I remember in that moment thinking, I have two choices. One, I can walk back inside my house and be done this guy. If I did that, it would mean missing out on the party that I wanted to go to. Two, I could get in the BACK OF THE TRUCK, where I was just told to sit, and go to the party. If I picked option number two, I didn’t necessarily have to stay with Tom or his friend. I got in the truck. I went to the party. I remember not hanging out with Tom that night. I spent it with one of his really nice friends, we’ll call her Leah, and danced till he took me home.

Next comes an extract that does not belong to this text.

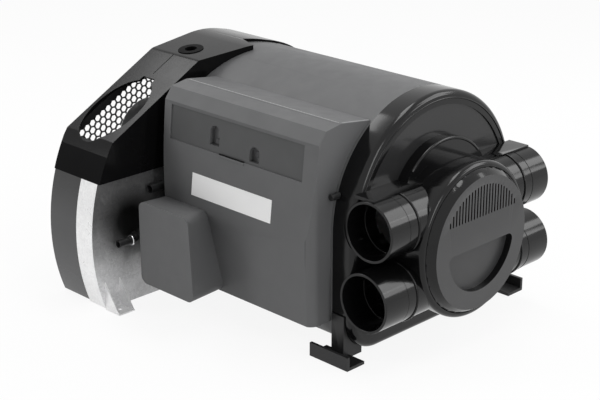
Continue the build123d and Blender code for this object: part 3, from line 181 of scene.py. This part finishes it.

I never texted or initiated hanging out with Tom after that night. I think he picked me up one more time after work from my house and we got milk shakes at Johnny Rockets. I was done. I was turned off by this guy. His lack of action spoke loudly of what he thought of me. He didn’t stick up for me. Even if we weren’t “friends” or “dating” and only acquaintances or hanging out, whatever it was that we were doing, he should have said something to his friend. It wasn’t about not sitting shot gun. That wasn’t the issue. The issue was that you let a person assert power and talk meanly to me. I’m not about that.

I learned a lesson from that situation. No matter how old, how sweet, how innocent, how good of a person you are, others may try to use their position over you. Even from such a small, dumb interaction with an immature 19-year-old kid, I’ve seen much worse use of power and position from working in academic and corporate sectors. In saying all of this, I hope you pause and reflect on what it means to build someone up. To simply be kind. What I mean is, don't only being an encourager on International Women’s Day. Meaning showing compassion to that women at your office you don’t get along with. Show a little empathy and help that new girl in the cubicle next to yours who is having a rough time adjusting to a new environment. Maybe you’ll make that woman’s day. Maybe you’ll spread some positivity. Maybe, just maybe, you shift your mindset, self-talk, and soul into being more compassionate and loving in a world that desperately needs some people who actually care about the person next to them.